■ What this task involves
Every line holding the string "axes" should be gathered.

— start —

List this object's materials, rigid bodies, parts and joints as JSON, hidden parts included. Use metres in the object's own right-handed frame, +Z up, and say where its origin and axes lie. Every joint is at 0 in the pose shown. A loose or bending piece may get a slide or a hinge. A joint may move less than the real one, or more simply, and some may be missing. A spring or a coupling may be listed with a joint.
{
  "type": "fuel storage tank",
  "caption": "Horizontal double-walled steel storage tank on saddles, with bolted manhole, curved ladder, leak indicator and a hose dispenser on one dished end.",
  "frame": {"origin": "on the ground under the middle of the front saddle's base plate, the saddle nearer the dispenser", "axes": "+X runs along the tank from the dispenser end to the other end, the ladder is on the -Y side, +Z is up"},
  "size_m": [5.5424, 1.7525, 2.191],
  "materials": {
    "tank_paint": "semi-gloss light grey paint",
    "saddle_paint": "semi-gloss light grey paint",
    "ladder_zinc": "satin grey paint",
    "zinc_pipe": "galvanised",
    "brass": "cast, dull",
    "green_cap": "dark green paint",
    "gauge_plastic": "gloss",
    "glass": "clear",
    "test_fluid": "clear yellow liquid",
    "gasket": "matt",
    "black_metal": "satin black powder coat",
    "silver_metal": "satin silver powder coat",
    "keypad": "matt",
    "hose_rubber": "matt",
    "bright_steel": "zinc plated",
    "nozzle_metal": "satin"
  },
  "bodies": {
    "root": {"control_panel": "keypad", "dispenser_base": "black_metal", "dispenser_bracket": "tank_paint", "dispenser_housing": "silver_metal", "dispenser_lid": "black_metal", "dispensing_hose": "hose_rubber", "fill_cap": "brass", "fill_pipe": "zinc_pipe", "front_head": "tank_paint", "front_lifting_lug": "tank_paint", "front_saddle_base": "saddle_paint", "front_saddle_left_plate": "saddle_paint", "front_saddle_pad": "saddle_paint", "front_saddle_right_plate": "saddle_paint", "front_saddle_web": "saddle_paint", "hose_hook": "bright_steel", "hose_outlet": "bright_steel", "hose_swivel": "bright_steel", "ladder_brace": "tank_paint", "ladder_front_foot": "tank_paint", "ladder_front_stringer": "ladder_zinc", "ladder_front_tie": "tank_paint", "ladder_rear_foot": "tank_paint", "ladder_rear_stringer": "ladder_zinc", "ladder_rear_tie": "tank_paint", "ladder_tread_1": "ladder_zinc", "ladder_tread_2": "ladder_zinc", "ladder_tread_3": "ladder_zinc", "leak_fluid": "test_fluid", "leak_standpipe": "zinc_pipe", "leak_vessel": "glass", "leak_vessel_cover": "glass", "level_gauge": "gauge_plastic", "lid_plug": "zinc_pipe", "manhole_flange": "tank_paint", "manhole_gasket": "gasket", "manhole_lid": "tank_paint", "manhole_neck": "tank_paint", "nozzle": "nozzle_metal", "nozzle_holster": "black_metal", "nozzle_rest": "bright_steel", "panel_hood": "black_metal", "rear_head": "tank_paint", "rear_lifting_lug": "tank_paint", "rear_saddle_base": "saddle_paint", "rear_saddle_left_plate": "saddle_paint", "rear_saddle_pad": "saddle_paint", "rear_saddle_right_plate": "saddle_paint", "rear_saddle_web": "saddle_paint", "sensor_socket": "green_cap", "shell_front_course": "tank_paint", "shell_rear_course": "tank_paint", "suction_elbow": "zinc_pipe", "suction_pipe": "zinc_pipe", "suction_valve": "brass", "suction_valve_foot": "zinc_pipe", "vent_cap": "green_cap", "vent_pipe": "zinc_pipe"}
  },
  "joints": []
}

— end —

■ Exercise output
List this object's materials, rigid bodies, parts and joints as JSON, hidden parts included. Use metres in the object's own right-handed frame, +Z up, and say where its origin and axes lie. Every joint is at 0 in the pose shown. A loose or bending piece may get a slide or a hinge. A joint may move less than the real one, or more simply, and some may be missing. A spring or a coupling may be listed with a joint.
  "frame": {"origin": "on the ground under the middle of the front saddle's base plate, the saddle nearer the dispenser", "axes": "+X runs along the tank from the dispenser end to the other end, the ladder is on the -Y side, +Z is up"},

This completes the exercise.